In religion transcendentalism teaches that the religious spirit is a necessary aspect of human nature--or of the human condition--and that the religious spirit does not reside in external forms, words, ceremonies, or institutions. In Emerson's words, "The one thing of value in the universe is the active soul." In literature transcendentalism holds that it is a built-in necessary of human nature to express itself, that self-expression, like self-development, is one of the purposes of life itself. The social imperative of transcendentalism is twofold. It insists, first, that the well-being of the individual--of all the individuals--is the basic purpose and ultimate justification for all social organizations and second that the autonomous individuals cannot exist apart from others. In the transcendentalist vocabulary "association" is just as charged a word as "self." Transcendentalism believes that the purpose of education is to facilitate the self-development of each individual. The political trajectory of transcendentalism begins in philosophical freedom and ends in democratic individualism.
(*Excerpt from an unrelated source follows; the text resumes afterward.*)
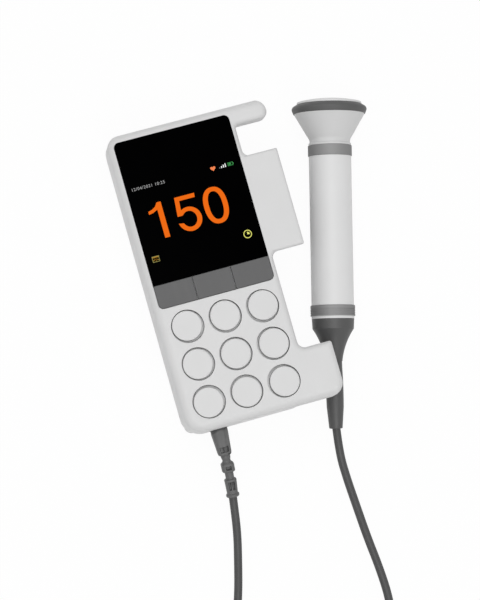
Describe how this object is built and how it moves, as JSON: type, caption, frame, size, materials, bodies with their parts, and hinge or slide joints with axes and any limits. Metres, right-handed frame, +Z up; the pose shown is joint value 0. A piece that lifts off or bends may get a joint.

By virtue of the its openness to science (understood as the study of nature), transcendentalism avoids divorcing itself from the mainstream of modern science and technology. But it affirms that "not he is great who can alter matter, but who can alter my state of mind." Some say that modern liberalism is without a soul. Transcendentalism in general and Emersonian idealism in particular offer an alternative to utilitarian liberalism, to leader worship, and to collectivism. Transcendentalism's commitment ot the individual and to the principle of individuation is a commitment to the soul or spirit that each person possesses in common with all other human beings. It is the ambition, if it has not yet been the fate, of transcendentalism to provide a soul for modern liberalism and thereby to enlarge the possibilities of modern life.